报告题目： A posteriori error analysis for discontinuous Galerkin methods on polygonal and polyhedral meshes

摘要:  PDE models are often characterised by local features such as solution singularities/layers and domains with complicated boundaries and phase transitions. These special features make the design of accurate numerical solutions challenging or require a huge amount of computational resources. One way of achieving complexity reduction of the numerical solution for such PDE models is to design novel numerical methods which support general meshes consisting of polygonal/polyhedral elements, such that local features of the model can be resolved efficiently by adaptive choices of such general meshes. In this talk, we will present recent results on a new a posteriori error analysis for the dG method on general computational meshes consisting of polygonal/polyhedral (polytopic) elements with an arbitrary number of tiny faces. The new a posteriori error analysis first appeared in the literature and generalizes the known results for dG methods to admit an arbitrary number of irregular hanging nodes per element. Moreover, under certain practical mesh assumptions, the new error estimator of the dG method was proven to be available to incorporate essentially arbitrarily-shaped elements with an arbitrary number of faces or even curved faces. Finally, we will present the a posteriori error estimator of the space-time dG method for solving the Allen- Cahn problem and hp-DG for solving the biharmonic problems.

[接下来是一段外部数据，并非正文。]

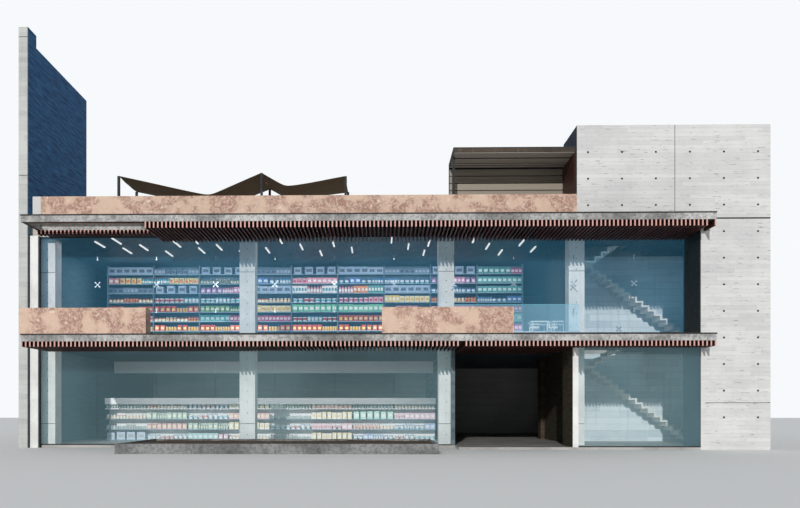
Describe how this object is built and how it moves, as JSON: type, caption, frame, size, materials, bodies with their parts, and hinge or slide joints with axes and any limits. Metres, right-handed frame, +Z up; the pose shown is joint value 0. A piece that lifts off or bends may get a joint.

时间：2024年7月10日（星期三）上午10:00-11:30

地点：理学楼609报告厅

报告人简介：董兆楠，法国国家信息与自动化研究所（INRIA, France) 研究员。曾于2019年1月至2020年9月在卡迪夫大学（英国）担任讲师，于2016年10月至2018年9月在莱斯特大学（英国）担任博士后研究员。研究方向为偏微分方程的数值方法，具体包括：间断有限元方法、hp有限元法、自适应算法、多尺度方法，多边形离散化方法、求解器设计等。出版Springer专著一本，并在顶级期刊上发表了15篇论文包括 SIAM J. Numer. Anal., SIAM J. Sci. Comput., Math. Comp., IMA J. Numer. Anal.等。